On the surface, this sounds great. There’s always been a concern, given the high price of video games compared to other media, with getting what you pay for, and more content necessarily means more value. Ubisoft’s latest output, the sprawling Immortals: Fenyx Rising, is a 100+ hour game with a 30 hour campaign, meaning that a huge variety of people can get exactly what they want out of it. Players looking for a concise, linear story can get just that, while the completionists, who get that kick of ‘fun’ from checking off items on an achievement list, can exhaust all the collectibles and missions. It’s some really inclusive design.
However, this design philosophy also has the potential to tire and confuse. These games are designed in such a way that players can choose not to engage with a mechanic without facing any consequences. This leaves these systems feeling inconsequential, empty, and boring. In addition, any investment into one mechanic means that the player has to alienate themselves from another, because it’s simply not possible to keep 6 or 7 different objectives in mind at the same time when exploring a game world.

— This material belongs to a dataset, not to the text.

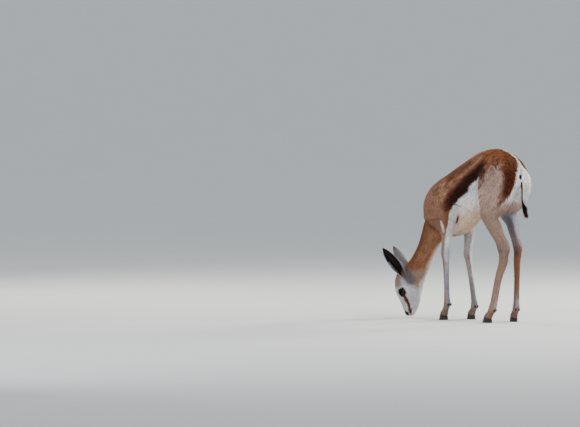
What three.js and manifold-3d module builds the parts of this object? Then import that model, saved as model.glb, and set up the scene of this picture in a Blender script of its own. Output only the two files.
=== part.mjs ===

It’s also practically impossible to make every mechanic equally enjoyable with a limited budget and limited time. A lot of them are reduced to dull menus, like the crafting in Skyrim, or the enchanting in Skyrim, or the armor system in Skyrim, or the weapon upgrade system in Skyrim. Fun can also be manipulative, and game designers, with the pressure to constantly include more content, turn to recycling simple content that gives players instant gratification and reinforcement for completing nothing more than menial tasks, echoing compulsively addictive mobile games like Candy Crush or Clash of Clans. The designers put the onus on the player to find what’s fun, which is generally a pretty intuitive process: it makes sense that you end up veering towards the things that you enjoy.

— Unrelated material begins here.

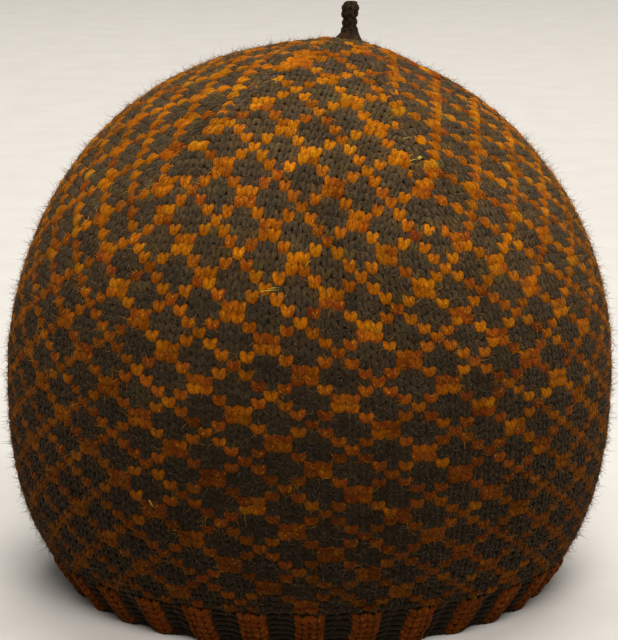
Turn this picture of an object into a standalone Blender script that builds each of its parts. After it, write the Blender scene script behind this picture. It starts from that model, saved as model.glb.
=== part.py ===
"""Knitted tam o' shanter: a ribbed band, a tall round body, a wedged crown and a short corded stem.

Metres, +Z up. The rim lies on Z = 0, the hat's axis is Z, and its front faces -Y.
"Turn" is the angle round the hat, 0 at the front and growing towards +X.
"Level" runs up the fabric: -1 at the rim, 0 at the widest ring and 1 at the crown's pole.
"""
import bisect
import math

import bmesh
import bpy
from mathutils import Matrix, Vector

# Outline of the fabric's outer face
WIDEST_RADIUS = 0.100
RIM_RADIUS = 0.078
WIDEST_HEIGHT = 0.072       # widest ring above the rim
CROWN_RISE = 0.1065         # top of the round above the widest ring
DRAWN_IN_POWER = 2.7        # 1 would be a cone from the widest ring to the rim, more is fuller
WALL = 0.003                # two strands thick, knitted

# The crown's pole lies off the top of the round, where the fabric peaks under the stem
POLE_LEAN_RIGHT = math.radians(7.6)
POLE_LEAN_BACK = math.radians(5.8)
PEAK_RISE = 0.0030
PEAK_SPREAD = 0.020

# Lengths up the wall from the rim
BAND_LENGTH = 0.0168        # to the first row of the body
BODY_LENGTH = 0.143         # to the first decreases, where the crown begins

# Lines of decreases, which divide the crown into wedges
WEDGES = 5
FIRST_LINE_TURN = math.radians(28.8)
LINE_RELIEF = 0.0010        # how far each line stands up as a soft ridge
LINE_WIDTH = 0.0060         # half width of the ridge
LINE_GROWTH = 0.2           # levels over which a line rises to its full relief

# Ribbed band
RIBS = 30
RIB_RELIEF = 0.0007         # ribs stand out by this, and the grooves sink by it

# Corded stem
STEM_HEIGHT = 0.0124
STEM_RADIUS = 0.0031
STEM_FLARE = 0.0044         # radius at its foot
STEM_KNOB = 0.0036          # radius near its tip
STEM_CORDS = 4              # knitted columns round the cord
CORD_RELIEF = 0.00025
STEM_LEAN = 0.0005          # sideways drift of the tip towards +X

CLEARANCE = 0.0003          # between pieces that meet
SEAT_MARGIN = 0.0004        # flat seat beyond the stem's foot
PEAK_MARGIN = 0.0055        # seat to the last full row of the crown

# How finely the curved faces are divided
BAND_COLUMNS_PER_RIB = 6
COLUMNS_PER_WEDGE = 20
BAND_ROWS = 3
BODY_ROWS = 12
CROWN_ROWS = 9
INNER_SHARE = 0.7           # rows of an inner face for each row of the outer one
STEM_COLUMNS_PER_CORD = 4
RULER_STEPS = 400
NORMAL_STEP = 0.004         # level and turn over which a normal is taken

# Soft swellings (+) and dents (-) of the worn fabric. The depth is a share of the widest radius,
# the height a share of the height from the rim to the top, and the spread a share of that radius.
# They fade out over RIM_FADE levels above the rim and by PEAK_FADE levels below the peak.
RIM_FADE = 0.3
PEAK_FADE_START = 0.75
PEAK_FADE = 0.2
#   turn in degrees, height, spread, depth
DENTS = (
    (78.0, 0.70, 0.40, 0.009),
    (92.0, 0.17, 0.22, -0.009),
    (-88.0, 0.58, 0.30, -0.005),
    (-84.0, 0.91, 0.30, 0.009),
    (-94.0, 0.10, 0.17, 0.014),
    (66.0, 0.95, 0.28, -0.015),
    (-20.0, 0.36, 0.30, -0.006),
    (152.0, 0.55, 0.34, -0.008),
    (-140.0, 0.30, 0.30, 0.007),
)

# Radius of the stem from foot to tip: share of its height, and which radius rules there
#   height, share of the flare, share of the plain cord, share of the knob
STEM_SECTIONS = (
    (0.00, 1.00, 0.00, 0.00),
    (0.07, 0.80, 0.20, 0.00),
    (0.18, 0.35, 0.65, 0.00),
    (0.34, 0.00, 1.00, 0.00),
    (0.52, 0.00, 1.00, 0.00),
    (0.66, 0.00, 0.60, 0.40),
    (0.78, 0.00, 0.00, 1.00),
    (0.90, 0.00, 0.00, 0.96),
    (0.97, 0.00, 0.00, 0.78),
    (1.00, 0.00, 0.00, 0.50),
)


def soft_step(value):
    """0 below 0, 1 above 1 and smooth between."""
    t = min(max(value, 0.0), 1.0)
    return t * t * (3.0 - 2.0 * t)


def wall_profile(level):
    """Radius and height of the plain round form, before the pole leans."""
    if level < 0.0:
        radius = WIDEST_RADIUS - (WIDEST_RADIUS - RIM_RADIUS) * (-level) ** DRAWN_IN_POWER
        return radius, WIDEST_HEIGHT * (1.0 + level)
    rise = level * math.pi / 2
    return WIDEST_RADIUS * math.cos(rise), WIDEST_HEIGHT + CROWN_RISE * math.sin(rise)


def round_point(turn, level):
    """Point of the plain round form with its pole leant over, before its peak, ridges and dents."""
    radius, height = wall_profile(level)
    side = math.sin(turn) * radius / WIDEST_RADIUS
    front = -math.cos(turn) * radius / WIDEST_RADIUS
    up = (height - WIDEST_HEIGHT) / CROWN_RISE
    share = soft_step(level)
    back_lean = Matrix.Rotation(-POLE_LEAN_BACK * share, 3, "X")
    right_lean = Matrix.Rotation(POLE_LEAN_RIGHT * share, 3, "Y")
    side, front, up = back_lean @ right_lean @ Vector((side, front, up))
    return Vector((WIDEST_RADIUS * side, WIDEST_RADIUS * front, WIDEST_HEIGHT + CROWN_RISE * up))


def dent_depth(point):
    """How far the dents and swellings move this point outwards."""
    top = WIDEST_HEIGHT + CROWN_RISE
    radius = math.hypot(point.x, point.y)
    total = 0.0
    for turn_deg, height, spread, depth in DENTS:
        turn = math.radians(turn_deg)
        centre = Vector((radius * math.sin(turn), -radius * math.cos(turn), height * top))
        away = (point - centre).length / (spread * WIDEST_RADIUS)
        total += depth * WIDEST_RADIUS * math.exp(-away * away)
    return total


def line_height(turn, level):
    """Height of the nearest decrease line's ridge at this place."""
    pitch = math.tau / WEDGES
    off = (turn - FIRST_LINE_TURN + pitch / 2) % pitch - pitch / 2
    across = abs(off) * WIDEST_RADIUS * math.cos(max(level, 0.0) * math.pi / 2)
    started = soft_step((level - CROWN_LEVEL) / LINE_GROWTH)
    return LINE_RELIEF * started * math.exp(-(across / LINE_WIDTH) ** 2)


def fabric_point(turn, level):
    """Point of the fabric's outer face."""
    point = round_point(turn, level)
    middle = Vector((0.0, 0.0, WIDEST_HEIGHT))
    outwards = (point - middle).normalized()
    from_rim = soft_step((level + 1.0) / RIM_FADE)
    to_peak = 1.0 - soft_step((level - PEAK_FADE_START) / PEAK_FADE)
    swelling = (dent_depth(point) * from_rim + line_height(turn, level)) * to_peak
    pole = round_point(0.0, 1.0)
    beside = math.hypot(point.x - pole.x, point.y - pole.y) / PEAK_SPREAD
    peak = PEAK_RISE * math.exp(-beside * beside) if level > 0.0 else 0.0
    return point + outwards * swelling + Vector((0.0, 0.0, peak))


def fabric_normal(turn, level):
    """Outward direction of the fabric at this place."""
    low = max(level - NORMAL_STEP, -1.0)
    high = min(level + NORMAL_STEP, 1.0 - NORMAL_STEP)
    beside = min(level, high)
    up = fabric_point(turn, high) - fabric_point(turn, low)
    along = fabric_point(turn + NORMAL_STEP, beside) - fabric_point(turn - NORMAL_STEP, beside)
    return along.cross(up).normalized()


def measured_levels():
    """Wall length from the rim at evenly spaced levels, up the plain round form."""
    levels = [-1.0 + 2.0 * number / RULER_STEPS for number in range(RULER_STEPS + 1)]
    points = [Vector(wall_profile(level)) for level in levels]
    lengths = [0.0]
    for before, here in zip(points, points[1:]):
        lengths.append(lengths[-1] + (here - before).length)
    return levels, lengths


LEVELS, LENGTHS = measured_levels()


def level_at(length):
    """Level that lies this far up the wall from the rim."""
    after = min(max(bisect.bisect_left(LENGTHS, length), 1), RULER_STEPS)
    share = (length - LENGTHS[after - 1]) / (LENGTHS[after] - LENGTHS[after - 1])
    return LEVELS[after - 1] + share * (LEVELS[after] - LEVELS[after - 1])


CROWN_LEVEL = level_at(BODY_LENGTH)


def loft(name, rings, capped):
    """Bridge each ring of points to the next. The last ring meets the first, or both ends are filled."""
    shape = bmesh.new()
    loops = []
    for ring in rings:
        corners = [shape.verts.new(point) for point in ring]
        loops.append([shape.edges.new((corners[i - 1], corners[i])) for i in range(len(corners))])
    followers = loops[1:] if capped else loops[1:] + loops[:1]
    for loop, follower in zip(loops, followers):
        bmesh.ops.bridge_loops(shape, edges=loop + follower)
    if capped:
        for loop in (loops[0], loops[-1]):
            bmesh.ops.contextual_create(shape, geom=loop)
    bmesh.ops.recalc_face_normals(shape, faces=shape.faces)
    mesh = bpy.data.meshes.new(name)
    shape.to_mesh(mesh)
    shape.free()
    mesh.shade_smooth()
    mesh.set_sharp_from_angle(angle=math.radians(50))
    piece = bpy.data.objects.new(name, mesh)
    bpy.context.scene.collection.objects.link(piece)
    return piece


def dress(piece, colour, roughness):
    """Give a piece its own plain yarn-coloured material."""
    material = bpy.data.materials.new(piece.name + "_yarn")
    material.use_nodes = True
    shader = material.node_tree.nodes["Principled BSDF"]
    shader.inputs["Base Color"].default_value = (*colour, 1.0)
    shader.inputs["Roughness"].default_value = roughness
    shader.inputs["Metallic"].default_value = 0.0
    piece.data.materials.append(material)


def band_ring(level, depth, on_rim):
    """Ring of the ribbed wall, this deep in it. A ring on the rim stays on the rim's flat underside."""
    ring = []
    columns = RIBS * BAND_COLUMNS_PER_RIB
    for number in range(columns):
        turn = math.tau * number / columns
        normal = fabric_normal(turn, level)
        sideways = Vector((math.sin(turn), -math.cos(turn), 0.0))
        outwards = sideways / normal.dot(sideways) if on_rim else normal
        relief = RIB_RELIEF * math.cos(RIBS * turn)
        ring.append(fabric_point(turn, level) + outwards * (relief - depth))
    return ring


def make_band():
    """Ribbed band: ribs and grooves go right through the wall, and the rim is flat underneath."""
    levels = [level_at(BAND_LENGTH * row / BAND_ROWS) for row in range(BAND_ROWS + 1)]
    rings = [band_ring(level, 0.0, row == 0) for row, level in enumerate(levels)]
    rings += [band_ring(level, WALL, False) for level in reversed(levels[1:])]
    rings.append(band_ring(levels[0], WALL, True))
    band = loft("rib_band", rings, capped=False)
    dress(band, (0.16, 0.060, 0.025), 0.95)
    return band


def wall_turns():
    """Turns of the columns of the body and crown. A column runs along each decrease line."""
    columns = WEDGES * COLUMNS_PER_WEDGE
    return [FIRST_LINE_TURN + math.tau * number / columns for number in range(columns)]


def wall_rings(start, end, rows, depth):
    """Rings of a wall this deep in it, from one length up the wall to another."""
    rings = []
    for row in range(rows + 1):
        level = level_at(start + (end - start) * row / rows)
        rings.append([fabric_point(turn, level) - fabric_normal(turn, level) * depth for turn in wall_turns()])
    return rings


def make_body():
    """Body between the band and the crown: a hollow wall, open above and below."""
    start = BAND_LENGTH + CLEARANCE
    outer = wall_rings(start, BODY_LENGTH, BODY_ROWS, 0.0)
    inner = wall_rings(start, BODY_LENGTH, round(BODY_ROWS * INNER_SHARE), WALL)
    body = loft("body", outer + inner[::-1], capped=False)
    dress(body, (0.23, 0.105, 0.035), 0.95)
    return body


def seat_radius():
    return STEM_FLARE + CORD_RELIEF + SEAT_MARGIN


def peak_point():
    """Middle of the flat seat on top of the crown."""
    return fabric_point(0.0, 1.0)


def seat_ring(depth):
    """Level ring round the pole, at the stem's seat or this far under it."""
    middle = peak_point() - Vector((0.0, 0.0, depth))
    radius = seat_radius()
    return [middle + Vector((radius * math.sin(turn), -radius * math.cos(turn), 0.0)) for turn in wall_turns()]


def make_crown():
    """Crown: the body's wall goes on through its wedges and closes under the stem."""
    start = BODY_LENGTH + CLEARANCE
    end = LENGTHS[-1] - seat_radius() - PEAK_MARGIN
    outer = wall_rings(start, end, CROWN_ROWS, 0.0)
    inner = wall_rings(start, end, round(CROWN_ROWS * INNER_SHARE), WALL)
    crown = loft("crown", [seat_ring(WALL)] + inner[::-1] + outer + [seat_ring(0.0)], capped=True)
    dress(crown, (0.26, 0.120, 0.040), 0.95)
    return crown


def make_stem():
    """Knitted cord on the peak, flared at its foot and thicker near its tip."""
    foot = peak_point() + Vector((0.0, 0.0, CLEARANCE))
    columns = STEM_CORDS * STEM_COLUMNS_PER_CORD
    rings = []
    for height, flare, cord, knob in STEM_SECTIONS:
        radius = flare * STEM_FLARE + cord * STEM_RADIUS + knob * STEM_KNOB
        middle = foot + Vector((STEM_LEAN * height * height, 0.0, STEM_HEIGHT * height))
        ring = []
        for number in range(columns):
            turn = math.tau * number / columns
            reach = radius + CORD_RELIEF * math.cos(STEM_CORDS * turn)
            ring.append(middle + Vector((reach * math.sin(turn), -reach * math.cos(turn), 0.0)))
        rings.append(ring)
    stem = loft("stem", rings, capped=True)
    dress(stem, (0.045, 0.040, 0.038), 0.95)
    return stem


def main():
    for old in list(bpy.data.objects):
        bpy.data.objects.remove(old, do_unlink=True)
    make_band()
    make_body()
    make_crown()
    make_stem()


main()
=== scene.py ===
"""Looks of the knitted tam o' shanter: every stitch of its outer face, the stranded inner face,
the ribs, the corded stem and a halo of wool, all laid on the surface that the frame's solids have.

Metres, +Z up. "Turn" is the angle round the hat, 0 at the front (-Y) and growing towards +X.
"Length" runs up the fabric from the rim. Heights above the fabric are in metres too.
A place in the chart is a wedge, a column across it (0 at its middle) and a row (0 high on the body).
"""
import math

import bpy
import numpy as np
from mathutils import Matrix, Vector

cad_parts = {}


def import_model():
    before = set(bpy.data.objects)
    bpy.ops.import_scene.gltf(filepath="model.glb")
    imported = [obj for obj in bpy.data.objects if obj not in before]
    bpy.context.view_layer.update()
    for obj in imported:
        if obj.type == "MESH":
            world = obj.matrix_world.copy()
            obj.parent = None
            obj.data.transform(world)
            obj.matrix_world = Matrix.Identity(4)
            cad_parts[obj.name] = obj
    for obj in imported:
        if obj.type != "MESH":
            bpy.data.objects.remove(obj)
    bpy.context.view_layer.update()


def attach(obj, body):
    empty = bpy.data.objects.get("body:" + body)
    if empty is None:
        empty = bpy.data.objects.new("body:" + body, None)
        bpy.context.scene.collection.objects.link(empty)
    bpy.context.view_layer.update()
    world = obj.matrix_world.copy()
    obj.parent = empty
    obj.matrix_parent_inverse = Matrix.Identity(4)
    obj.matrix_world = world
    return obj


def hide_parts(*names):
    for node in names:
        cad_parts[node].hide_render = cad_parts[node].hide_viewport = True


SEED = 7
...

DOOM Eternal doesn’t expect you to find what’s fun, because it knows what’s fun, and every decision it makes is made to encourage you to play in a way that will be fun. Where the DOOM Eternal designers have identified this is in the rush of pure adrenaline you get when it finally makes sense, when you instinctively understand exactly how to use the vast arsenal at your disposal to take down seemingly insurmountable odds. When you know to headshot a Seraphim to make it erupt in a neon confetti of health and item pickups, shoot off an ice grenade to slow a charging Demon, pop off the cannons off a Mancubus before blood punching it to take it out, and sticky bomb a Cacodemon to stagger it so you can finish it off with a glory kill; all whilst dashing, double jumping, and swinging about on monkey bars. It makes you feel like a complete badass (helped by the punchy and aggressive soundtrack from Mick Gordon).

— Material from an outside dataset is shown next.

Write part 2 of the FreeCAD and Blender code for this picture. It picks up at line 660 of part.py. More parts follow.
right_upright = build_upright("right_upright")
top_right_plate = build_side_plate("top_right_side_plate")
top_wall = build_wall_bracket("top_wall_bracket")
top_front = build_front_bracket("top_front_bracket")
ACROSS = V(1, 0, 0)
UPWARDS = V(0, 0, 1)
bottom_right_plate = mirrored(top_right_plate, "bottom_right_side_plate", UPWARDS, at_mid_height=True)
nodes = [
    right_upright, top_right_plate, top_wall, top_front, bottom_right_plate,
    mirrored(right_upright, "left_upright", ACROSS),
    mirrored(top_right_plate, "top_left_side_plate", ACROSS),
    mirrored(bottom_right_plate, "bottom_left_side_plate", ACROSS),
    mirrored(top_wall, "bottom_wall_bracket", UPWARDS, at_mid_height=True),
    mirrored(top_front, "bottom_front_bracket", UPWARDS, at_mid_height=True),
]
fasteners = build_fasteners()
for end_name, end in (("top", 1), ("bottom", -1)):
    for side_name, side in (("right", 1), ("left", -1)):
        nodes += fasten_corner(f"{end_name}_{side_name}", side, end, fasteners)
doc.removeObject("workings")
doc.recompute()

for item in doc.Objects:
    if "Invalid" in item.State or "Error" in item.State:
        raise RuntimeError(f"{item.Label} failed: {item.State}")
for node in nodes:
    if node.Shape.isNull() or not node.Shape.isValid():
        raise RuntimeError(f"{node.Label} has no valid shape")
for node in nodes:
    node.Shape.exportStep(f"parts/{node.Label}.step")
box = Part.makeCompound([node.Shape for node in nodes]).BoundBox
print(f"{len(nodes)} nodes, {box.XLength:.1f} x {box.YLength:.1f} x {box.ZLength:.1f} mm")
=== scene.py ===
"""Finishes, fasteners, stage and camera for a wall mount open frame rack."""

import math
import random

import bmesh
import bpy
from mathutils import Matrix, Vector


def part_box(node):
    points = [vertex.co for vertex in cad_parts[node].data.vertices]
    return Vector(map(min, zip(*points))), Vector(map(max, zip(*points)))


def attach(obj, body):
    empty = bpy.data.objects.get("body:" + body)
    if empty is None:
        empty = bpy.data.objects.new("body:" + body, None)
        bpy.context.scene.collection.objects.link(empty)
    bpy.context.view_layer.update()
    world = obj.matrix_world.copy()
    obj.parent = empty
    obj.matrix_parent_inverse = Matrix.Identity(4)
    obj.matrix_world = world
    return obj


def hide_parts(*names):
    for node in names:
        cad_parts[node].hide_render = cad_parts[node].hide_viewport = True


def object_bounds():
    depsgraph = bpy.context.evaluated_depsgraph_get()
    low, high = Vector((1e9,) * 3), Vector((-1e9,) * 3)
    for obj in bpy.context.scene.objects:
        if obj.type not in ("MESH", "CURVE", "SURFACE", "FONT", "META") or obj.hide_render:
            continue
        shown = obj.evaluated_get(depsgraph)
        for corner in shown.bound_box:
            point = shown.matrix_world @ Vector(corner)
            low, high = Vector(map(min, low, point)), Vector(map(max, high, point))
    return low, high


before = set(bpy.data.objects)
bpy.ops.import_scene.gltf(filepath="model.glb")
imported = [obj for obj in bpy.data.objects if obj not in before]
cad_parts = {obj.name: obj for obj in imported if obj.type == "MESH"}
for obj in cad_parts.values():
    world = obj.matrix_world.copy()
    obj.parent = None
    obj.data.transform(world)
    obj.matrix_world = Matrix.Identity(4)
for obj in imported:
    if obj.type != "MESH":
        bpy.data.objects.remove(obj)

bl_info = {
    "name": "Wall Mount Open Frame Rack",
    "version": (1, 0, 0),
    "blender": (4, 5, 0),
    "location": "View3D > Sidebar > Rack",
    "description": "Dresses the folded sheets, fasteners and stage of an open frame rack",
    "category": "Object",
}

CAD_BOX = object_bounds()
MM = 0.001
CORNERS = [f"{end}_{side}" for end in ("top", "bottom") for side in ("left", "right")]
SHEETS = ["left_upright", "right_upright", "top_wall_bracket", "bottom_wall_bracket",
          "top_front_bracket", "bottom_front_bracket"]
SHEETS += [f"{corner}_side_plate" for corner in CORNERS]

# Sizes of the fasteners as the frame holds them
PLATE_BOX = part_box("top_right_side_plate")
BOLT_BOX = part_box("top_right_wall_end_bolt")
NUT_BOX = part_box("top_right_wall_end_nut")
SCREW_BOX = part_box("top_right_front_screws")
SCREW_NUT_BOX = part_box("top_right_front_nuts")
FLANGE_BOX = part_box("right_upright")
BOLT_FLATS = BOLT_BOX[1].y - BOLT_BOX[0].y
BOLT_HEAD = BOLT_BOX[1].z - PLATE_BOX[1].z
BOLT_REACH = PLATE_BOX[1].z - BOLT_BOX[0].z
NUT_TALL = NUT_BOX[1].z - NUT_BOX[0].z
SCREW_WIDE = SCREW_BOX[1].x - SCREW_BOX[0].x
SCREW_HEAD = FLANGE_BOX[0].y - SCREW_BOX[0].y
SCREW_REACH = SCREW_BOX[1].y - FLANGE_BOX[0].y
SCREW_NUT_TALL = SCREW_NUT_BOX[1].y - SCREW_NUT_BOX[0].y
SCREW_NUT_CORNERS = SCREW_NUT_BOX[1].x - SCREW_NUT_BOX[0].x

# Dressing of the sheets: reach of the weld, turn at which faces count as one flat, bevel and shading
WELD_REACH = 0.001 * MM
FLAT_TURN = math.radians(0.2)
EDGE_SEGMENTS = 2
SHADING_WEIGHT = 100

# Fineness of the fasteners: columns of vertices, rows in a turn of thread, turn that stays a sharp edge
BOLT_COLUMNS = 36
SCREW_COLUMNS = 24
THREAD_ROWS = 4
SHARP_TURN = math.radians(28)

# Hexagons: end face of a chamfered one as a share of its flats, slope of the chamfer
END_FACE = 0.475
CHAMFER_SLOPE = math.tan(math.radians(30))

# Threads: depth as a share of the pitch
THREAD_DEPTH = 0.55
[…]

It also sounds completely stupid. DOOM Eternal deliberately indulges in the violent maximalism of video games that has been constantly misinterpreted and parodied in pop culture. You don’t just shoot a demon: you blast its flesh off (which also helps as a clever indicator of how close an enemy is to dying, making your weapons feel powerful despite the really high health pool of the demons). You don’t just pick up health: you have to chainsaw through hordes of cannon fodder that explode shiny blue healing pickups. This is all done with a goofy flair that acknowledges and celebrates the absurdity of its setting. Throughout the world you can find little collectible toys that your avatar, Doomguy, will pick up and lovingly fistbump. On returning to your hub (the Fortress of Doom) you’ll find the toy displayed in a cabinet, next to electric guitars made out of battle axes, a portrait of Doomguy holding his beloved rabbit Daisy, open pizza boxes, and magazines like Demonology Today.
That self-aware humour comes through most clearly in the cutscenes and brief slivers of story. Doomguy is hilariously unconcerned with the world-ending consequences of his actions, ripping and tearing his way through the lavish set-pieces with barely a grunt. It’s even funnier to watch the other characters scold you for your recklessness: “You can’t just shoot a hole in the surface of Mars!” (an actual line). The game does fall short of its predecessor, 2016’s DOOM, in its small attempts to solidify some of Doomguy’s lore. DOOM’s version of the protagonist succeeded because of his mythical and elusive characterisation: we didn’t know a single detail about the character apart from his passion for violence, and Eternal’s decision to both show his face and elaborate on his backstory inadvertently takes something away from his legendary image.
A game like DOOM Eternal desperately needs variety – something to break up the pace in between the white knuckle gunfights – and the platforming sections offer this, while cleverly helping you to learn movement mechanics that will become indispensable in combat. These sections also let the designers open the scope of the world, since your dashes and jumps allow you to travel through massive, beautiful maps quickly and easily. Combat-based movement has been hugely improved from DOOM 2016 with the addition of a feature that literally every game should have: a grappling hook (remember Just Cause 2?). You can now lock on to an enemy with your shotgun and pull yourself towards them, helping you to both get away from sticky situations and get up close to enemies so that your shotgun does maximum damage.
I have admittedly praised the exhilarating gameplay to a fault, but it’s not quite all sunshine and rainbows (or hellfire and damnation if that’s more your sort of thing). It does, unfortunately, come at a cost, and a big one at that. DOOM Eternal is really hard. Annoyingly hard. I played the game on Nightmare (the difficulty that the designers said the game is best played at) and found myself retrying stages over and over and over again, to the point where my housemates messaged me about the strings of angry swear words coming from my room. You really come to just despise some of the enemies. The Marauder is an especially difficult inclusion, only allowing you to attack at a very specific moment and from a very specific distance, forcing you to completely change how you play the game. It’s like the designers chucked a Dark Souls boss in the middle of an already tense firefight and told you to suck it up. What this crushing difficulty does do is make that final moment when you clear a stage completely amazing, because you know that you’ve cleared it because you have measurably improved at the game. You got good!
DOOM Eternal combines a lot of the great things about modern and classic game design. It takes the difficulty and relentlessness of old score based shooters and arcade games and reintroduces them to a fresh audience with enhanced graphics, movement, enemy design, and music. It’s one hell of a game.